Cependant, d’un autre côté, on n’était pas sans remarquer, à l’Université, que Smith semblait apporter moins de zèle et d’ardeur dans les recherches théologiques qui devaient le préparer à la carrière ecclésiastique, et que ses goûts paraissaient au contraire le diriger de préférence vers des doctrines philosophiques rejetées par l’Église. Ses supérieurs le firent surveiller et ils acquirent rapidement la certitude que le jeune boursier se livrait à des études qu’ils jugeaient pernicieuses : son « tutor », entrant un jour dans sa chambre à l’improviste, le surprit en flagrant délit, plongé dans la lecture du plus récent ouvrage de Hume. Le livre fut saisi et Smith sévèrement réprimandé, mais sa détermination était prise : comme Turgot qui, lui aussi, voulut rester laïque, le jeune philosophe écossais tenait à conserver l’indépendance de ses opinions, et, renonçant à l’Église qui lui promettait un brillant avenir, il retourna à Kirkaldy.

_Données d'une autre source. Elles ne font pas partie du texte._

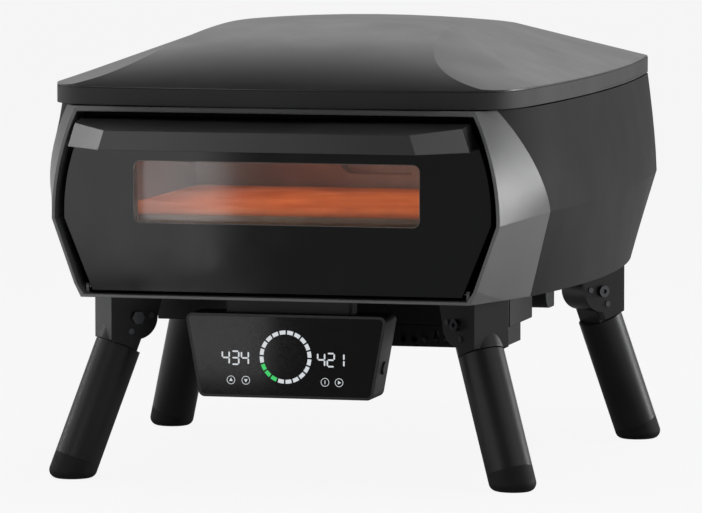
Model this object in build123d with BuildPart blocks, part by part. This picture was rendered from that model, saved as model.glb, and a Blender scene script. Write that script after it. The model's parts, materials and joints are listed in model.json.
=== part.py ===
# Portable electric pizza oven on four folding legs, in millimetres, +Z up.
# The origin is on the ground under the middle of the oven, the door faces -Y.
import os
from math import cos, radians, sin, sqrt, tan

from build123d import *

os.makedirs("parts", exist_ok=True)

# Overall sizes
body_width = 583.0          # widest place, at the waist crease
body_length = 791.5         # from the front rim to the back edge of the lid
base_height = 204.0         # ground to the underside of the body
body_height = 204.6         # underside to the lid seam
handle_reach = 74.6         # handle in front of the front rim
sheet = 2.0                 # body sheet
flange = 20.0               # inward flanges of the body
seam_gap = 1.4              # thickness of the seal under the lid
overrun = 5.0               # how far cutting tools run past a face
slack = 0.3                 # gap between pieces that only lie close

# Lid
skirt_height = 19.5
dome_height = 62.0
lid_front_half = 205.0
lid_nose = 10.5             # middle of the lid's front edge ahead of the rim
lid_front_step = 12.5       # how far the front edge falls back at its ends
lid_sheet = 2.4
groove_depth = 1.1          # groove between the skirt and the dome
groove_height = 1.5
lid_pad = 20.0              # insulation under the dome
lid_pad_inset = 20.0
lid_crown = 29.0            # fall of the dome's middle line at full half width
dome_peak_setback = 329.5
dome_rear_reach = 480.0
lid_seal_inset = 12.0
lid_seal_width = 6.0

# Front opening, as heights above the underside of the body
rim = 3.2
opening_top = 198.8
opening_bend = 143.0
opening_waist = 83.8
opening_low = 14.1
bezel_wall = 4.2
bezel_face = 3.0
bevel_length = 70.0         # bevel under each front corner, back from the rim

# Door
door_setback = 9.1          # glass face behind the rim
door_gap = 7.4
door_foot_gap = 7.0
door_foot_rise = 6.5
door_glass_thickness = 3.0
door_frame_depth = 17.4
door_skin = 1.5
door_wall = 3.0
door_collar = 2.0
seal_thickness = 2.7
seal_width = 7.0
seal_inset = 9.0
window_half = 157.1
window_low = 77.2
window_high = 146.8
window_radius = 8.0
inner_glass_thickness = 3.0

# Hinge
hinge_setback = 14.0
hinge_rise = 10.5
hinge_pin_radius = 1.8
hinge_pin_bury = 14.0
hinge_fit = 0.05
hinge_ear_inset = 2.8
hinge_ear = 3.4
hinge_boss_radius = 3.4
sill_pad_radius = 3.0
sill_pad_height = 0.6

# Handle
handle_top = 183.6
handle_low = 162.8
handle_gap = 16.6           # handle's end to the side of the opening
handle_end_length = 47.1    # angled end along X, at the low edge
handle_lean = 6.6           # the face narrows this much towards the top
handle_root_inset = 5.0
handle_end_reach = 36.0     # where the ends turn, ahead of the glass
handle_bar = 10.0
handle_plate = 4.0
handle_rise = 8.0           # the top climbs this much on its way to the door
handle_screw_radius = 2.5
handle_screw_length = 15.0
handle_screw_height = 172.0
handle_screw_inset = 8.0
handle_screw_head = 4.5
handle_screw_head_height = 2.5
screw_fit = 0.05

# Cooking chamber
mouth_setback = 32.5
mouth_plate = 2.0
mouth_lap = 11.0            # chamber wall to the mouth's edge
mouth_low = 64.0
mouth_high = 180.0
chamber_side = 75.5         # chamber wall to the widest place of the body
chamber_low = 58.0
chamber_high = 181.0
chamber_depth = 440.0
liner_sheet = 1.5
stone_side_gap = 3.0
stone_gap = 8.0             # stone to the chamber's front and back
stone_thickness = 18.0
stone_top = 87.0
stone_radius = 6.0
stone_edge = 1.2
rail_width = 12.0
rail_inset = 15.0           # chamber wall to the middle of the rail
insulation_thickness = 19.0
insulation_setback = 92.0
recess_half = 47.0
recess_low = 102.0
recess_high = 165.0
recess_radius = 16.0
recess_depth = 26.0
recess_rim = 5.0

# Heaters
rod_radius = 4.0
rod_margin = 40.0           # rods in from the chamber walls
rod_runs = 6
rod_bend = 24.0
rod_tail = 40.0             # rod ends behind the chamber
rod_hole = 0.5
upper_rod_drop = 14.0       # rod centre under the chamber roof
lower_rod_rise = 6.0        # rod centre above the chamber floor
clip_thickness = 3.0
clip_margin = 0.8
clip_rows = (0.28, 0.74)
reflector_margin = 8.0
reflector_drop = 3.0
reflector_post = 5.0
probe_radius = 2.0
probe_reach = 70.0
probe_half = 120.0
probe_rise = 150.0

# Air duct, fan box and fan under the body
tray_half = 200.0
tray_setback = 255.5
tray_length = 114.0
tray_depth = 47.0
tray_sheet = 1.5
duct_margin = 22.0
fan_box_left = 40.0
fan_box_right = 190.0
fan_box_length = 100.0
fan_box_depth = 24.0
slot_width = 6.8
slot_height = 14.0
slot_pitch = 12.2
slot_count = 9
slot_margin = 9.0
fan_size = 80.0
fan_depth = 15.0
fan_bore = 38.0
fan_hub = 15.0
fan_tip_gap = 1.5
fan_blade = 2.0
fan_blade_count = 7
fan_blade_lean = 35.0
fan_shaft_radius = 2.0
fan_spoke = 4.0
fan_spoke_depth = 3.0
fan_middle = 75.0
fan_corner_radius = 4.5
fan_screw_inset = 5.4
fan_screw_height = 1.8
fan_screw_head = 3.4

# Mains inlet under the right side
inlet_inner = 184.0
inlet_width = 26.0
inlet_setback = 396.0
inlet_length = 44.0
inlet_depth = 40.0
inlet_wall = 2.5
inlet_round = 18.0
socket_half_width = 9.0
socket_height = 24.0
socket_depth = 17.0
socket_pin = 1.2
socket_pin_reach = 12.0
socket_pin_pitch = 7.0

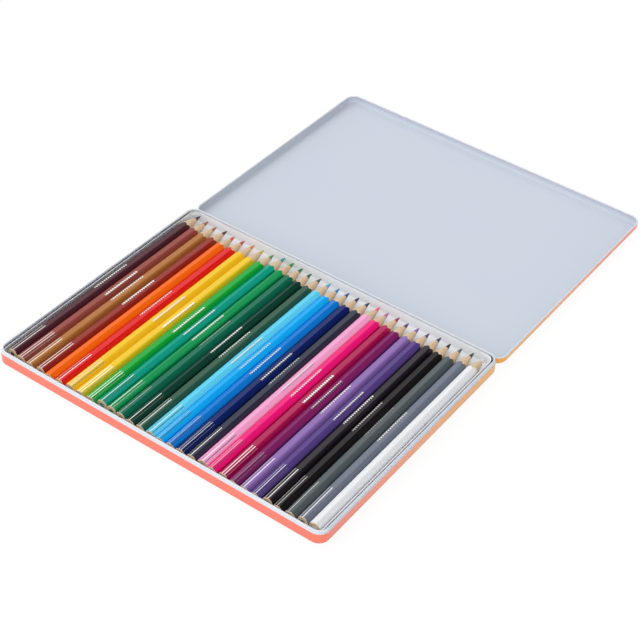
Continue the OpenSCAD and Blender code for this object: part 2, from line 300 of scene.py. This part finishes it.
# Points round each eased edge and, as shares of its length, along each flat. Then the rings
# along the cone and the side, and the bands between rings: 1 is bare wood and 0 is lacquer.
EDGE_POINTS = 7
FLAT_SHARES = np.array([0.04, 0.15, 0.32, 0.5, 0.68, 0.85, 0.96])
CONE_SHARES = (0.33, 0.66, 1.0)
SIDE_SHARES = (0.02, 0.5, 0.98, 1.0)
BARE_WOOD = np.array([1, 1, 1, 0, 0, 0, 0, 1, 1, 1])
# The core: its radius, its sides, and the rings of its worn tip as radius and distance back
# from the tip, both in radii of the tip.
LEAD = BORE - 0.00002
LEAD_SIDES = 32
TIP_ROUND = 0.4
WORN_TIP = ((0.4, 0.0), (0.8, 0.1), (1.0, TIP_ROUND), (2.2, TIP_ROUND + 1.2 / CONE))
# The foil: three lines from the butt, and a row of diamonds from MOTIF_START to MOTIF_END.
FOIL = "#ECEAE6"
FOIL_LINE_LENGTH = 0.028
FOIL_LINE_PITCH = 0.00165
FOIL_LINE_WIDTH = 0.00042
MOTIF_START, MOTIF_END = 0.073, 0.103
MOTIF_PITCH = 0.0018
MOTIF_HALF_WIDTH, MOTIF_HALF_LENGTH = 0.00125, 0.00085


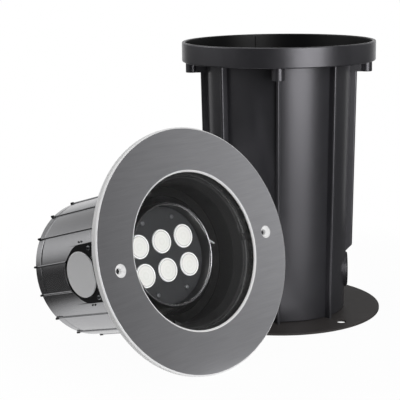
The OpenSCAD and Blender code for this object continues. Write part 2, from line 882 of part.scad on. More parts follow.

Il voulait professer. En suivant, à Glasgow, les cours de son maître Hutcheson, il avait envié bien des fois cette vie calme du maître qui passait une moitié de son temps à s’instruire lui-même et l’autre moitié à communiquer aux autres le résultat de ses études. Mais les chaires étaient rares, les postulants nombreux, et Smith, sans fortune, après avoir passé deux ans dans l’attente, allait se voir obligé « d’écrire pour les libraires ». Comme il nous l’a appris lui-même dans ses Recherches, la misère était alors le sort commun des gens de lettres : « La plupart d’entre eux, dans toutes les parties de l’Europe, disait-il plus tard[1], ont été élevés pour l’Église, mais ils ont été détournés, par différentes raisons, d’entrer dans les ordres ; ils ont donc, en général, reçu leur éducation aux frais du public et leur nombre est partout trop grand pour que le prix de leur travail ne soit pas réduit communément à la plus mince rétribution ».